Her sculptures evoke tentacular creatures as in Heaven and Earth (1991) and brittle mosaics as in her work Prisoner's Door (1994). Her artwork is typically eclectic, utilising a mix of mediums such as ink, ballpoint pen, watercolour, gouache and india ink. In her work Yellow Trees (1994) endless tentacles or roots are folding and unfolding through and around each other. In Sprouting (The Transmigration of the Soul) (1987) bubbling spermatozoa becomes a typical, synaptic patterning or Weeds (1996) with its infinite pattern, minimalist repetition and blank surface. The big acrylic canvases evoke brighter more buoyant work and a release from the dour abstraction of her repetitious collages of the 1970s which also summarise an entire decade of American pop art influence. The polka dot pattern that Kasume assumes throughout her work as a series of dots and nets as in I'm here but Nothing (2000/2012), a work which is a living room inverted through dim lights and the glistening coloured polka dots that cover everything.
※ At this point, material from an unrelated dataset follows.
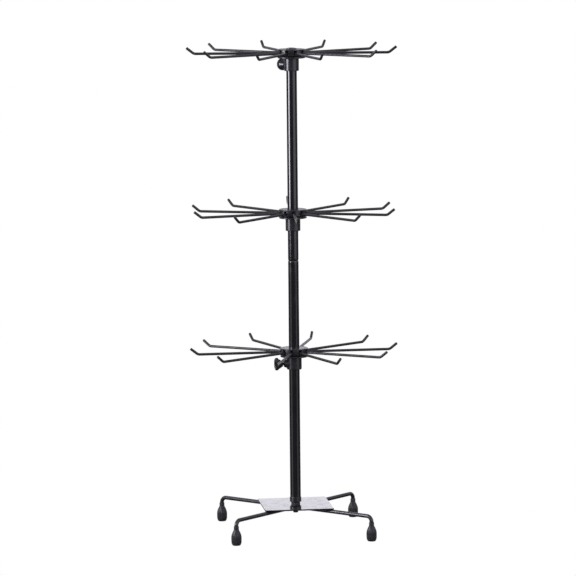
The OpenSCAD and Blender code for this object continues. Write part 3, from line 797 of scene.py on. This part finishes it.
for tier in TIERS:
    wheel_low, wheel_high = span(tier + "_wheel")
    collar_low, collar_high = span(tier + "_collar")
    z = wheel_high[2] - TOOTH_RISE
    travel = next(j for j in frame["joints"] if j["name"] == tier + "_clamp_travel")
    bearing = math.degrees(math.atan2(travel["axis"][1], travel["axis"][0]))
    phase = first_hook_bearing(tier + "_hooks")
    wheel_bottom = wheel_low[2] - z + RING_T
    flange_top = collar_high[2] - z
    sleeve_low = collar_low[2] - z
    clamp_z = sleeve_low + CLAMP_RISE

    def on_clamp(shell):
        """A surface turned about Z, laid along the clamp screw's axis."""
        return moved(moved(shell, 0, (0, 0, clamp_z), lay=True), bearing, (0, 0, z))

    collar = collar_shells(sleeve_low, flange_top - FLANGE_T, flange_top, clamp_z, bearing, z)
    make_piece(tier + "_collar_moulded", collar, HUB, tier + "_collar", tier + "_collar")
    insert = rounded([(SCREW_R + 0.05, INSERT_START, 0.1), (INSERT_R, INSERT_START, 0.2),
                      (INSERT_R, INSERT_END, 0.2), (SCREW_R + 0.05, INSERT_END, 0.2)])
    make_piece(tier + "_insert_brass", [on_clamp(turned(insert, 48, True))],
               BRASS, tier + "_collar", tier + "_insert")
    screw = thread(SCREW_R, SCREW_PITCH, SCREW_THREAD, POLE_R + 0.05, KNOB_END - 2, 32)
    make_piece(tier + "_clamp_screw_thread", [on_clamp(screw)],
               BLACKED, tier + "_clamp_screw", tier + "_clamp_screw", sharp=70)
    make_piece(tier + "_clamp_knob_moulded", [on_clamp(knob_shell())],
               KNOB, tier + "_clamp_knob", tier + "_clamp_knob", sharp=50)
    make_piece(tier + "_wheel_slotted", wheel_shells(wheel_bottom, wheel_low[2] - z, phase, z),
               HUB, tier + "_wheel", tier + "_wheel")
    make_piece(tier + "_cover_disc", cover_shells(phase, z),
               HUB, tier + "_wheel", tier + "_wheel_cover")
    hook = hook_shell(wheel_bottom + LEG_GAP)
    make_piece(tier + "_hook_wires", [moved(hook, phase + k * STEP, (0, 0, z)) for k in range(HOOKS)],
               WIRE, tier + "_wheel", tier + "_hooks", sharp=60)

# ---- Studio ----


def glowing(name, colour, strength):
    """Plain emitting surface for the studio."""
    material = bpy.data.materials.new(name)
    material.use_nodes = True
    nodes, links = material.node_tree.nodes, material.node_tree.links
    nodes.clear()
    out = nodes.new("ShaderNodeOutputMaterial")
    glow = nodes.new("ShaderNodeEmission")
    glow.inputs["Color"].default_value = (*colour, 1)
    glow.inputs["Strength"].default_value = strength
    links.new(glow.outputs["Emission"], out.inputs["Surface"])
    return material


FLOOR_HALF = 60.0
floor_mesh = bpy.data.meshes.new("studio_floor")
floor_corners = [(x * FLOOR_HALF, y * FLOOR_HALF, 0) for x, y in ((-1, -1), (1, -1), (1, 1), (-1, 1))]
floor_mesh.from_pydata(floor_corners, [], [(0, 1, 2, 3)])
floor_mesh.materials.append(glowing("white_floor", (1, 1, 1), 1.0))
floor = bpy.data.objects.new("studio_floor", floor_mesh)
bpy.context.scene.collection.objects.link(floor)
floor.visible_glossy = False
floor.visible_diffuse = False
floor.visible_shadow = False

COOL = (0.96, 0.945, 1.07)
NEUTRAL = (0.97, 0.965, 1.02)

# The room: dim below the horizon, brighter above it.
ROOM_FADE = {"From Min": -0.02, "From Max": 0.06, "To Min": 0.10, "To Max": 0.62}
world = bpy.data.worlds.new("studio")
world.use_nodes = True
nodes, links = world.node_tree.nodes, world.node_tree.links
room = nodes["Background"]
where = nodes.new("ShaderNodeTexCoord")
split = nodes.new("ShaderNodeSeparateXYZ")
fade = nodes.new("ShaderNodeMapRange")
for socket, number in ROOM_FADE.items():
    fade.inputs[socket].default_value = number
links.new(where.outputs["Generated"], split.inputs["Vector"])
links.new(split.outputs["Z"], fade.inputs["Value"])
links.new(fade.outputs["Result"], room.inputs["Strength"])
room.inputs["Color"].default_value = (*COOL, 1)
bpy.context.scene.world = world


def softbox(name, bearing, away, low, high, wide, glow, colour=COOL):
    """Upright rectangular light that faces the pole: its bearing from the pole in degrees, its distance, the
    heights of its lower and upper edge and its width in metres, and its glow (radiance)."""
    data = bpy.data.lights.new(name, "AREA")
    data.shape = "RECTANGLE"
    data.size, data.size_y = wide, high - low
    data.energy = glow * math.pi * wide * (high - low)
    data.color = colour
    a = math.radians(bearing)
    lamp = bpy.data.objects.new(name, data)
    lamp.location = (away * math.cos(a), away * math.sin(a), (low + high) / 2)
    lamp.rotation_euler = Vector((-math.cos(a), -math.sin(a), 0)).to_track_quat("-Z", "Y").to_euler()
    lamp.visible_camera = False
    bpy.context.scene.collection.objects.link(lamp)


softbox("key_strip", 197, 1.5, 0.31, 1.0, 0.60, 14.0)
softbox("right_bank", 313, 2.5, 0.10, 2.0, 2.4, 1.25)
softbox("low_left", 197, 1.5, -0.6, 0.22, 0.78, 0.7)
softbox("low_right", 325, 2.5, -0.9, 0.08, 1.2, 0.6)
softbox("backdrop", 83, 3.0, -0.1, 0.72, 3.6, 1.05, NEUTRAL)

# ---- Camera ----

# A long lens from in front and a little to the left, in metres, degrees and millimetres.
CAMERA_AT = (-0.7387, -6.0434, 1.1421)
YAW, PITCH, ROLL = 6.89, 7.22, -0.55
LENS, SENSOR, FAR = 255.1, 36, 100
camera_data = bpy.data.cameras.new("camera")
camera_data.lens = LENS
camera_data.sensor_width = SENSOR
camera_data.clip_end = FAR
camera = bpy.data.objects.new("camera", camera_data)
camera.location = CAMERA_AT
turns = [Matrix.Rotation(math.radians(angle), 3, axis)
         for angle, axis in ((-YAW, "Z"), (90 - PITCH, "X"), (ROLL, "Z"))]
camera.rotation_euler = (turns[0] @ turns[1] @ turns[2]).to_euler()
bpy.context.scene.collection.objects.link(camera)
bpy.context.scene.camera = camera

bpy.context.scene.view_settings.view_transform = "Standard"
bpy.context.scene.view_settings.look = "None"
Kasuma returned to Japan in the 1970s and feeling herself unable to cope with the real world self-admitted herself to a psychiatric hospital where she lives to this day, although she somehow escaped its confines to be with us at the opening of her retrospective event at the Tate Modern, London, earlier this week. She apparently makes the journey from the hospital to her studio everyday, returning each evening. This begs a question, why did she return to Japan, to its conservative, sterile confines which were ultimately summed up by the walls of the hospital that became her home? A work like I Who Committed Suicide (1977) seems to evoke this period and Kusame said at some point that without her art she would have committed suicide. The last exhibit is the Infinity Mirror Room, an installation which she first utilised in 1965, evoking as it does the infinite regress of art that moves between the earliest memories of the artist to the very last. Perhaps that's a good place to end this retrospective because the faded remains of those artworks summarise a life lived richly in a period of vast transition and energy between two worlds. These imply both beginnings and endings, east and west, tradition and revolution, sanity and madness or better still, the sensitivity of the artist in a world desensitised to subtlety, ambiguity, carefully arranged revolutionary statements or happenings bypassed by the conduits of power summed up in her invite to have sex with President Richard Nixon in return for ending the Vietnam War. Nixon never took up the invite but eventually had to end the Vietnam War anyway. He might as well have had sex with Yayoi then which goes to show just how stupid 'tricky Dicky' was.